There you have it: Beer and wine and liquor ARE “life-sustaining,” Gov. Andy says.
During Wednesday’s 5 p.m. Show and Tell with Gov. Andy, he was explaining his latest executive order to close “non-life-sustaining” businesses, when he looked up from his papers and with what sounded like a sigh, a shrug and a hand wave he said:
“We have a number of questions about why are liquor stores still open. All food and beverage is still open. All of it. We are not going to close down any type of food and beverage facility during this. We are not going to increase people’s anxiety while we are facing this type of outbreak.”
Ain’t that right?
What would happen if we couldn’t get our booze while holed up inside and away from people? It would be almost as bad as if the internet went down. (Shudder.)
Gov. Andy’s sigh and shrug may have reflected Kentucky’s uneasy, odd relationship with liquor, stemming all the way back to even before Prohibition.
In November 1919, Kentuckians passed a state constitutional amendment banning alcohol two months before Prohibition. When the 21st Amendment repealed the 18th Amendment, Kentucky was among the states to let local governments decide through elections whether to allow alcohol sales. To this date, there are 11 entirely dry counties out of 120 and more than 50 dry counties with wet or “moist” precincts.
It wasn’t until 2013 that you could buy a drink on Election Day, thanks to a bill that Andy’s dad, Gov. Steve Beshear signed into law.
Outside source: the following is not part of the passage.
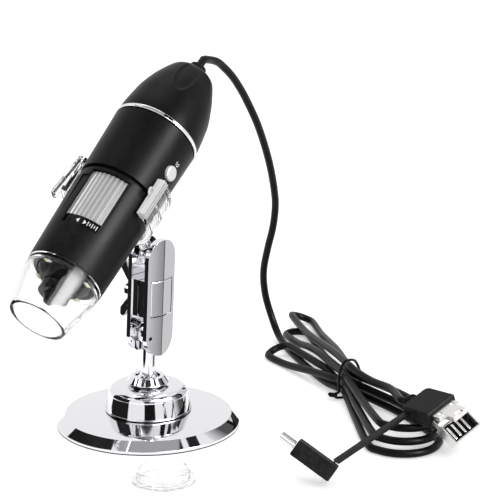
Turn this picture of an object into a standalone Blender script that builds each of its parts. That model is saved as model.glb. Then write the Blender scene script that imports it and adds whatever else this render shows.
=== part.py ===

The Distilled Spirits Council called Kentucky’s Election Day ban “America’s strictest.”
You couldn’t buy a drink at a restaurant on Sunday in Louisville before 1 p.m. until 2013 when the city changed it to 10 a.m. (Just before Derby and Mother’s Day because brunch lobby — strong!)
Chris Zaborowski, owner of Westport Whiskey and Wine in Westport Village, told The Courier Journal that liquor stores are allowed to remain open because pharmacies also have been allowed to sell booze under Prohibition-era law. Convenience stores and other mixed-retail stores can sell alcohol. So, it is a matter of fairness allowing liquor stores to compete.
Now, Kentucky sells itself to the rest of the world as being bonkers for bourbon and even craft beer. Shhh! No one needs to know the truth.
So, given this conflicted nature of Kentucky’s relationship with booze — and Gov. Andy’s Baptist roots (his uncle and grandfather were Primitive Baptist preachers) — perhaps it is not shocking that he would sigh and shrug… and that his office’s press release on his latest order does not mention liquor stores.
Nor does the actual order.
Yet, the order does make a special mention of guns, as did the last one regarding “essential” businesses. One could argue whether guns are “essential,” but are they really “necessary to sustain life.”
Here is what the order says, in part: “Firearms. Consistent with KRS 39A.100(1)(h) and (3), nothing in this Order should be construed to interfere with the lawful sale of firearms and ammunition.”
That’s right, Kentucky — Keep selling and buying those guns as long as you practice social distancing and good hygiene when you do, Gov. Andy wrote.
But, at least we will have our liquor while shooting our guns, right?